What the Model T was to America, the Volkswagen Beetle was to postwar Germany. Its name actually means “people’s car.” Over 21 million of the original Beetles were built from 1938 to 2003. Like the Model T, it was built not just in its own home country but in plants worldwide. Ferdinand Porsche (yeah, that Porsche) had a hand in its design. While the Beetle has Nazi connections in its past (you can read the whole story on Wikipedia), it was a good and economical car, and deserves its iconic status. Besides, it’s so cute!

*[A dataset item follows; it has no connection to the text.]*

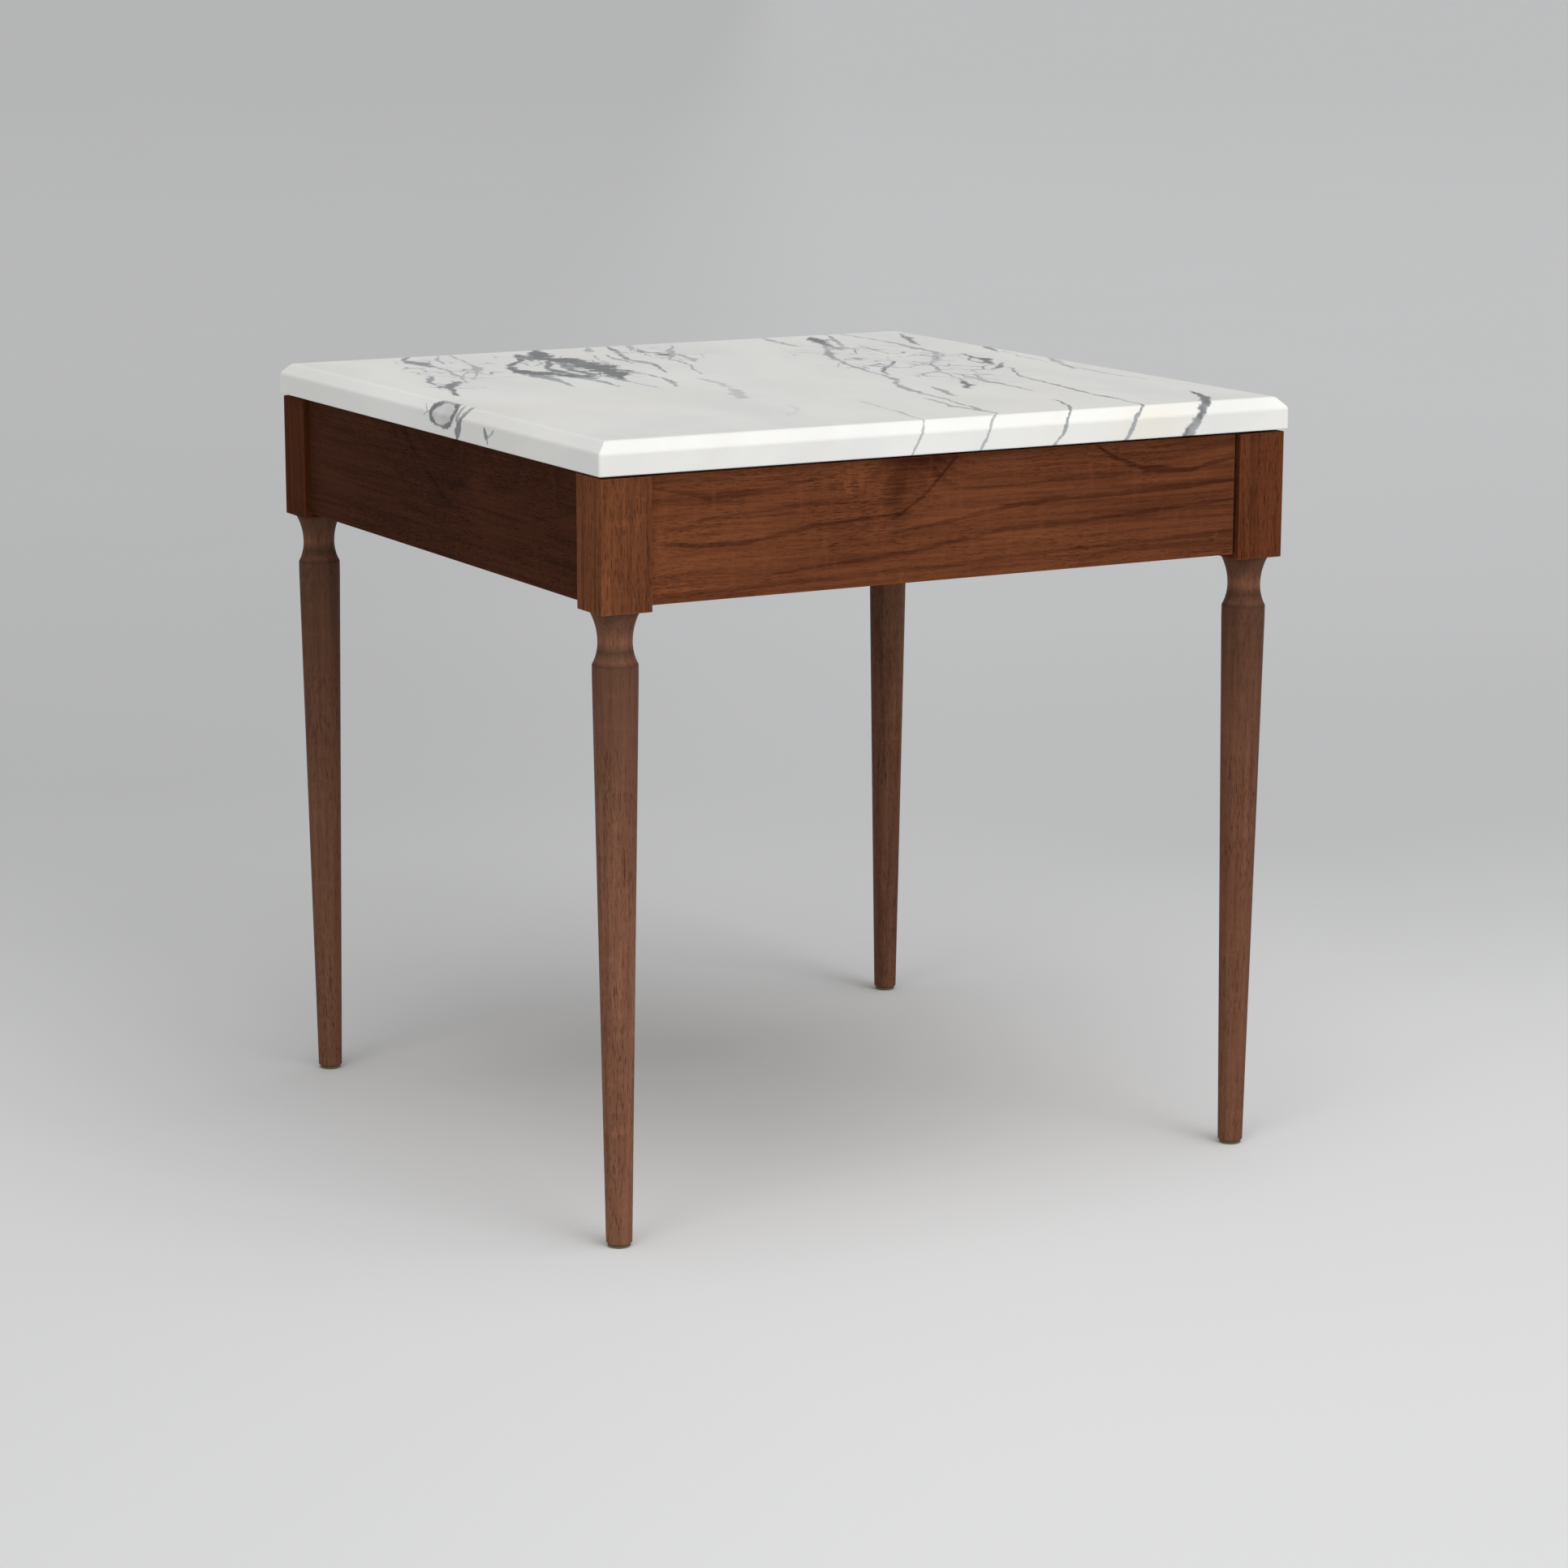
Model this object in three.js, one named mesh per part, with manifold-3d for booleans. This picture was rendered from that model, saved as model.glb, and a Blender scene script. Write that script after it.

Seems I didn’t shoot any footage of the Beetle, probably because it’s not exactly a rare car. You can see it in this brief video clip I took of the main gallery, however.

1972 Austin Mini 1000

1972 Austin Mini 1000 by Kate Tompkins
Heh. I don’t think of the Mini as an economy car, especially now that they’re made by BMW, but I guess it was if you lived in the United Kingdom. My parents drove a Mini Cooper station wagon of about this vintage (a year or two older, but the same generation) when I was a kid and I doubt it was cheap, but then it had to be imported.
1972 Austin Mini 1000 by Kate Tompkins

I note that the picture of the Mini on the museum’s website is NOT the car in question. Nice looking car, though. Our Mini was blue like this one (apparently built for export since it’s left-hand drive) but had extra space behind the back seat. Yeah, it’s small, but if you flipped the back seat down, there was even room for my sister and me to sleep on long road trips.

1959 BMW Isetta 300

1959 BMW Isetta 300 by Kate Tompkins
Umm. I dare say it was cheap, but with only 161,728 vehicles sold over eight years (Wikipedia), I wouldn’t really consider it as something bought by the public at large. It’s really just a bike with a cover. Bet it was easy to park though and got great mileage. If you’re wondering about the lack of doors on the side, that’s because the whole front opens up. They claim it will do 53 mph. Yikes!